**Problem requirements:** Filter the listing and keep only the lines with the word "slide".

----- Entries shown -----

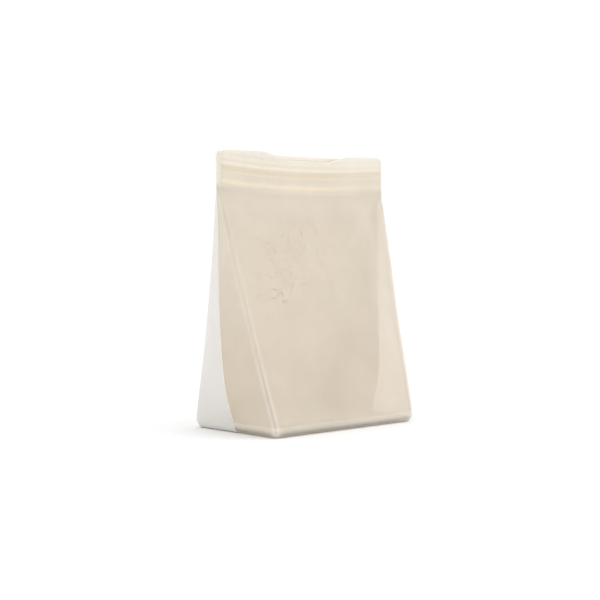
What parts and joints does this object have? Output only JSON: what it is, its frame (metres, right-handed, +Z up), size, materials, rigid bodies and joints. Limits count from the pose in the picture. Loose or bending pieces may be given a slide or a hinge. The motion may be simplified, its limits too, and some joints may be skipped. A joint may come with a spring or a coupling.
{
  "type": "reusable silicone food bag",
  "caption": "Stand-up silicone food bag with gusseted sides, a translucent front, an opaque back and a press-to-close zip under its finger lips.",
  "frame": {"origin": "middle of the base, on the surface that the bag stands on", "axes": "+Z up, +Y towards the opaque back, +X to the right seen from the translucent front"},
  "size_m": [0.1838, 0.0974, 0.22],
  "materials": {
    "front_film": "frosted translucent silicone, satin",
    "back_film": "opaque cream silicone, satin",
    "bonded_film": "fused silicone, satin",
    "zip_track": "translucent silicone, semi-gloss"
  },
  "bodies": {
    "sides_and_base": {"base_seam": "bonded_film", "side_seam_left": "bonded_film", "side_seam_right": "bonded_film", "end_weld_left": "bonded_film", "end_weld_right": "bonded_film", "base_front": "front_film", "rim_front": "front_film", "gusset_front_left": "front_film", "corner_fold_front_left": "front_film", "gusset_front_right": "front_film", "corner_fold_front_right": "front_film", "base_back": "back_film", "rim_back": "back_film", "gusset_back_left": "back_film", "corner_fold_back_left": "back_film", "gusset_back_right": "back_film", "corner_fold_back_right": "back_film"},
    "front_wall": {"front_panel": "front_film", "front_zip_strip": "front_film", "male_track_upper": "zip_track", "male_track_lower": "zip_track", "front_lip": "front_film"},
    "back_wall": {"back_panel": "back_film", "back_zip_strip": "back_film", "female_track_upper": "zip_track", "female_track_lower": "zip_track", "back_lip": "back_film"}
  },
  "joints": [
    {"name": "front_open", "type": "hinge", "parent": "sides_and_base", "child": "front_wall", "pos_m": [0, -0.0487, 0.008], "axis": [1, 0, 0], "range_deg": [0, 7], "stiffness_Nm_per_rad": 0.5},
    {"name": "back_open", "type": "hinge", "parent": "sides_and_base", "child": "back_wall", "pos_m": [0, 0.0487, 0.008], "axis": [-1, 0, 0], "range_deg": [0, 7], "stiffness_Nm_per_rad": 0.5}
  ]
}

-----
----- Entries shown -----

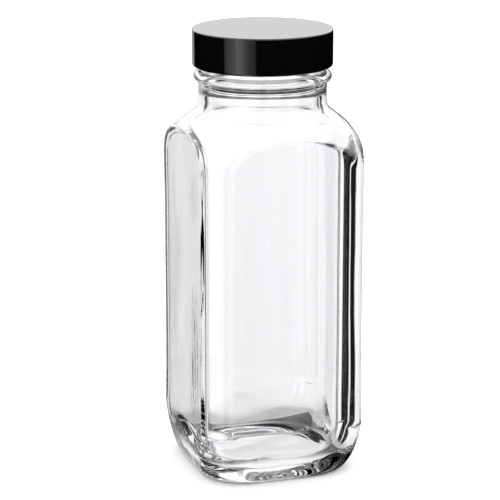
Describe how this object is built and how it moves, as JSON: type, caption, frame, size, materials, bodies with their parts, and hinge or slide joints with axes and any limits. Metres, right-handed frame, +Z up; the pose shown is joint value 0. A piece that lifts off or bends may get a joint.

-----

**Task result:**
What parts and joints does this object have? Output only JSON: what it is, its frame (metres, right-handed, +Z up), size, materials, rigid bodies and joints. Limits count from the pose in the picture. Loose or bending pieces may be given a slide or a hinge. The motion may be simplified, its limits too, and some joints may be skipped. A joint may come with a spring or a coupling.
Describe how this object is built and how it moves, as JSON: type, caption, frame, size, materials, bodies with their parts, and hinge or slide joints with axes and any limits. Metres, right-handed frame, +Z up; the pose shown is joint value 0. A piece that lifts off or bends may get a joint.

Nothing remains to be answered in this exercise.